[Start Provided entries]

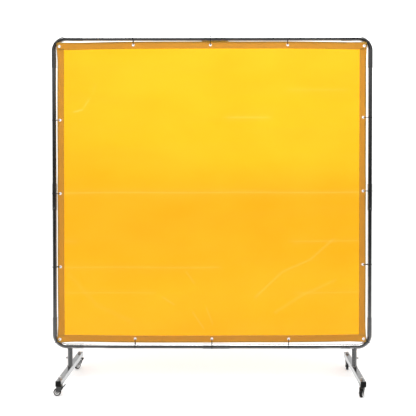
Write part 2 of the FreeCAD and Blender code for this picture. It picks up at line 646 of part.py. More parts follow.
def curtain_outline(low_y, high_y):
    """The sheet's outline between two planes, with its corners rounded clear of the elbows."""
    blank = box((CURTAIN_LEFT_X, low_y, CURTAIN_BOTTOM_Z), (CURTAIN_RIGHT_X, high_y, CURTAIN_TOP_Z))
    radius = BEND_RADIUS - FITTING_R - CORNER_CLEARANCE
    for sx, sz in CORNERS.values():
        arc = arc_centre(sx, sz)
        far = arc + X_AXIS * (sx * BEND_RADIUS) + Z_AXIS * (sz * BEND_RADIUS)
        low = (min(arc.x, far.x), -PAST, min(arc.z, far.z))
        high = (max(arc.x, far.x), PAST, max(arc.z, far.z))
        scrap = box(low, high).cut(rod(radius, arc - Y_AXIS * PAST, arc + Y_AXIS * PAST))
        blank = blank.cut(scrap)
    for centre, _, _ in grommet_places():
        blank = blank.cut(rod(GROMMET_BARREL_RADIUS, centre - Y_AXIS * PAST, centre + Y_AXIS * PAST))
    return blank


def grommet():
    """A two-sided eyelet with domed flanges, its hole along Y."""
    inner, barrel, outer = GROMMET_HOLE_RADIUS, GROMMET_BARREL_RADIUS, GROMMET_FLANGE_RADIUS
    crest = HEM_HALF + GROMMET_FLANGE
    half_outline = [(inner, crest - GROMMET_LIP), (inner + GROMMET_LIP, crest),
                    (outer - GROMMET_BEVEL_WIDTH, crest), (outer, crest - GROMMET_BEVEL_HEIGHT),
                    (outer, HEM_HALF), (barrel, HEM_HALF)]
    mirrored = [(r, -y) for r, y in reversed(half_outline)]
    return revolve_profile([vector(r, y, 0) for r, y in half_outline + mirrored], Y_AXIS)


def loop_face(tube_radius, eye_radius, distance):
    """The stretched outline round two circles, the tube at the origin and the eye at (distance, 0)."""
    alpha = math.acos((tube_radius - eye_radius) / distance)
    cos_a, sin_a = math.cos(alpha), math.sin(alpha)
    tube_up = vector(tube_radius * cos_a, tube_radius * sin_a, 0)
    tube_down = vector(tube_radius * cos_a, -tube_radius * sin_a, 0)
    eye_up = vector(distance + eye_radius * cos_a, eye_radius * sin_a, 0)
    eye_down = vector(distance + eye_radius * cos_a, -eye_radius * sin_a, 0)
    edges = [Part.LineSegment(tube_up, eye_up),
             Part.Arc(eye_up, vector(distance + eye_radius, 0, 0), eye_down),
             Part.LineSegment(eye_down, tube_down), Part.Arc(tube_down, vector(-tube_radius, 0, 0), tube_up)]
    return Part.Face(Part.Wire([e.toShape() for e in edges]))


def cable_tie(centre, outward, fitting_radius):
    """A tie drawn round the tube and through the grommet, with its ratchet head behind the tube."""
    distance = tube_distance(centre, outward)
    eye = distance - TIE_EYE_RADIUS - TIE_THICKNESS / 2
    inner = fitting_radius + TIE_CLEARANCE
    outer_face = loop_face(inner + TIE_THICKNESS, TIE_EYE_RADIUS + TIE_THICKNESS, eye)
    band = outer_face.cut(loop_face(inner, TIE_EYE_RADIUS, eye)).extrude(vector(0, 0, TIE_WIDTH))
    band.translate(vector(0, 0, -TIE_WIDTH / 2))
    half_head = TIE_HEAD_LENGTH / 2
    head_base = inner + TIE_THICKNESS - TIE_HEAD_SINK
    head = box((-half_head, head_base, -TIE_HEAD_WIDTH / 2),
               (half_head, head_base + TIE_HEAD_HEIGHT, TIE_HEAD_WIDTH / 2))
    far_edges = [e for e in head.Edges if all(v.Y > head_base + 1 for v in e.Vertexes)]
    head = head.makeChamfer(TIE_HEAD_CHAMFER, far_edges)
    tail_y = inner + TIE_TAIL_RISE
    tail_half = TIE_WIDTH / 2 - TIE_TAIL_TAPER
    tail = box((-half_head - TIE_TAIL_LENGTH, tail_y, -tail_half),
               (-half_head + 1, tail_y + TIE_THICKNESS, tail_half))
    tie = band.fuse([head, tail]).removeSplitter()
    inward = -outward
    axis = inward.cross(Y_AXIS)
    tube_centre = centre + outward * distance
    matrix = FreeCAD.Matrix(inward.x, Y_AXIS.x, axis.x, tube_centre.x,
                            inward.y, Y_AXIS.y, axis.y, tube_centre.y,
                            inward.z, Y_AXIS.z, axis.z, tube_centre.z,
                            0, 0, 0, 1)
    tie.Placement = FreeCAD.Placement(matrix)
    return tie


def make_curtain():
    half = CURTAIN_THICKNESS / 2
    save("curtain_sheet", curtain_outline(-half, half))
    window = box((CURTAIN_LEFT_X + HEM_WIDTH, -PAST, CURTAIN_BOTTOM_Z + HEM_WIDTH),
                 (CURTAIN_RIGHT_X - HEM_WIDTH, PAST, CURTAIN_TOP_Z - HEM_WIDTH))
    front_band = curtain_outline(-HEM_HALF, -half).cut(window)
    back_band = curtain_outline(half, HEM_HALF).cut(window)
    save("curtain_hem", front_band, back_band)
    eyelets = []
    ties = []
    for centre, outward, fitting_radius in grommet_places():
        eyelet = grommet()
        eyelet.translate(centre)
        eyelets.append(eyelet)
        ties.append(cable_tie(centre, outward, fitting_radius))
    save("grommets", *eyelets)
    save("cable_ties", *ties)


os.makedirs("parts", exist_ok=True)
make_frame()
make_stubs()
make_feet()
make_casters()
make_curtain()
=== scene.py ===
"""Looks of a free-standing welding curtain screen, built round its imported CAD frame.

Metres. +Z is up, +X runs to the right along the screen, and -Y is the front.
"""

import math

import bmesh
import bpy
import numpy as np
from mathutils import Matrix, Vector
from mathutils.geometry import delaunay_2d_cdt
from mathutils.kdtree import KDTree


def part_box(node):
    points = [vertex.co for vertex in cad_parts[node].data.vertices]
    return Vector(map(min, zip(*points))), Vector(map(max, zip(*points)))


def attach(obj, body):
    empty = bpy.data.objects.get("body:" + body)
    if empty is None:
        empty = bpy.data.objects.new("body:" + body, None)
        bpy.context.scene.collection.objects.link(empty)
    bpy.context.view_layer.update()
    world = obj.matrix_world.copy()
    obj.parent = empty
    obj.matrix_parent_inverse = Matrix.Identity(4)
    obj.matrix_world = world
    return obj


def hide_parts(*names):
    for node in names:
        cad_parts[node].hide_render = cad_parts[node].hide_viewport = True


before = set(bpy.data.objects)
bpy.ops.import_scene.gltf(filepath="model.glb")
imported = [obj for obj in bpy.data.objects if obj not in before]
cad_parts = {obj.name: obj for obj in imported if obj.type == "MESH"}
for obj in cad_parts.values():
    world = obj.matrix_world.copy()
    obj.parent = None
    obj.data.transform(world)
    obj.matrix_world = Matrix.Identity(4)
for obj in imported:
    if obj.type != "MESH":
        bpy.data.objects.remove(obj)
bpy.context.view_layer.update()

MM = 0.001
MOVING_WITH = "frame"
# the mesh attribute of whitened folds and painted sheen
HAZE_AND_SHEEN = "haze_and_sheen"

# ---- sizes --------------------------------------------------------------------------------

BEND_RADIUS = 70 * MM

SHEET_THICKNESS = 0.5 * MM
SHEET_GRID = 12 * MM
WRINKLE_STEP = 8 * MM
GROMMET_SURROUND = 13 * MM
RING_STEPS = 20
CORNER_STEP = 5 * MM
CORNER_REACH = 110 * MM
LONGEST_SIDE = 30 * MM
MERGE_DISTANCE = 1e-7
# the nearest that each set of the sheet's points may lie to the sets before it
RING_GAP = 2 * MM
FOLD_GAP = 3 * MM
CORNER_GAP = 4 * MM
GRID_GAP = 7 * MM

HEM_WIDTHS = {"left": 37 * MM, "right": 37 * MM, "bottom": 39 * MM, "top": 40 * MM}
EDGE_ZONE = 40 * MM
HEM_STEP = 8 * MM
HEM_RETURN = 2 * MM
HEM_FINE_RUNS = [3 * MM, 8 * MM, 14 * MM, 20 * MM, 25 * MM]
LAYER = 0.8 * MM
HEM_LAP = 5 * MM
STEP_UP_START = 6 * MM
STEP_UP_LENGTH = 8 * MM
STEP_UP_FROM_FOLD = 3 * MM
SEAM_FROM_INNER_EDGE = 5 * MM
SEAM_WIDTH = 1.6 * MM
SEAM_DEPTH = 0.08 * MM

# how the ties draw the sheet: the shifts (across, up) of its corners, then of its edges' middles
CORNER_PULL = {
    (-1, 1): (0.5 * MM, -5.5 * MM),
    (1, 1): (2 * MM, -3.5 * MM),
    (-1, -1): (-1 * MM, 0 * MM),
    (1, -1): (2.5 * MM, 5.2 * MM),
}
TOP_BOW = 9.3 * MM
BOTTOM_BOW = -7.3 * MM
LEFT_BOW = -2 * MM
SCALLOP = 0.5 * MM
SCALLOP_FADE = 90 * MM

# the hanging sheet's waves: their depths, and their rates in radians a metre
BILLOW = 7 * MM
SLOW_WAVE = 2.2 * MM
SLOW_WAVE_RATES = (7.4, 2.1, 5.2, 1.3)
EDGE_WAVE = 2.4 * MM
EDGE_WAVE_RATE = 6.5
EDGE_WAVE_START = 0.8
EDGE_WAVE_FADE = 160 * MM
# the tension ripples round a grommet: how many, and how far they turn for a metre across
PUCKER = 0.7 * MM
PUCKER_FOLDS = 5
PUCKER_TURN = 7
PUCKER_REACH = 55 * MM
# where the corners start to bend over the elbows and where they lie on them, from the bend's centre
CURL_START = -10 * MM
CURL_END = 62 * MM
CURL_CLEARANCE = 1.1 * MM

# fold lines left by the packing: height up the curtain, from and to across it, ridge height
CREASES = [
    (1.084, -0.90, 0.90, 0.50 * MM),
    (1.509, 0.05, 0.36, 0.40 * MM),
    (1.669, 0.40, 0.80, 0.22 * MM),
    (0.806, 0.42, 0.90, 0.34 * MM),
    (0.806, -0.90, -0.74, 0.30 * MM),
    (0.657, -0.90, 0.08, 0.34 * MM),
    (0.511, -0.90, -0.30, 0.24 * MM),
    (0.511, 0.45, 0.90, 0.24 * MM),
]
CREASE_WIDTH = 3.2 * MM
CREASE_SOFT_END = 60 * MM
CREASE_WANDER = 1.5 * MM
CREASE_WANDER_RATE = 9
# the shallow trough that a fold line's ridge stands in, in heights and widths of the ridge
TROUGH_DEPTH = 0.5
TROUGH_WIDTH = 3
# how much a fold line is whitened for each metre of its ridge's height: a line where the bent vinyl
# whitens, with painted sheen, and a wider veil of painted sheen
CREASE_HAZE_AND_SHEEN = 480
HAZE_AND_SHEEN_LINE = 0.7
PAINTED_SHEEN_VEIL = 0.3
# how wide the veil and a wrinkle's paler band (scuffing and painted sheen) are, in widths of their ridges
VEIL_WIDTH = 4
WRINKLE_HAZE_AND_SHEEN_WIDTH = 0.6
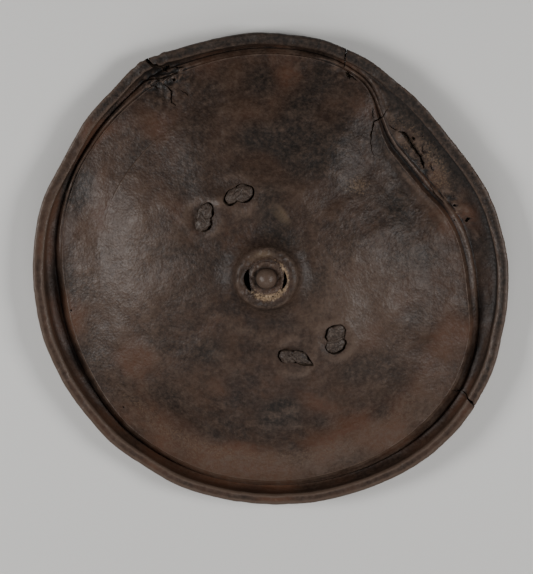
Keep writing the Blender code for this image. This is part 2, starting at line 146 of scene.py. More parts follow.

[End Provided entries]

## Given exercise
Take exactly the lines from the one containing "eyelets = []" through the one containing "obj.parent = None" in the data above, and output them with nothing added.

## The solution
    eyelets = []
    ties = []
    for centre, outward, fitting_radius in grommet_places():
        eyelet = grommet()
        eyelet.translate(centre)
        eyelets.append(eyelet)
        ties.append(cable_tie(centre, outward, fitting_radius))
    save("grommets", *eyelets)
    save("cable_ties", *ties)


os.makedirs("parts", exist_ok=True)
make_frame()
make_stubs()
make_feet()
make_casters()
make_curtain()
=== scene.py ===
"""Looks of a free-standing welding curtain screen, built round its imported CAD frame.

Metres. +Z is up, +X runs to the right along the screen, and -Y is the front.
"""

import math

import bmesh
import bpy
import numpy as np
from mathutils import Matrix, Vector
from mathutils.geometry import delaunay_2d_cdt
from mathutils.kdtree import KDTree


def part_box(node):
    points = [vertex.co for vertex in cad_parts[node].data.vertices]
    return Vector(map(min, zip(*points))), Vector(map(max, zip(*points)))


def attach(obj, body):
    empty = bpy.data.objects.get("body:" + body)
    if empty is None:
        empty = bpy.data.objects.new("body:" + body, None)
        bpy.context.scene.collection.objects.link(empty)
    bpy.context.view_layer.update()
    world = obj.matrix_world.copy()
    obj.parent = empty
    obj.matrix_parent_inverse = Matrix.Identity(4)
    obj.matrix_world = world
    return obj


def hide_parts(*names):
    for node in names:
        cad_parts[node].hide_render = cad_parts[node].hide_viewport = True


before = set(bpy.data.objects)
bpy.ops.import_scene.gltf(filepath="model.glb")
imported = [obj for obj in bpy.data.objects if obj not in before]
cad_parts = {obj.name: obj for obj in imported if obj.type == "MESH"}
for obj in cad_parts.values():
    world = obj.matrix_world.copy()
    obj.parent = None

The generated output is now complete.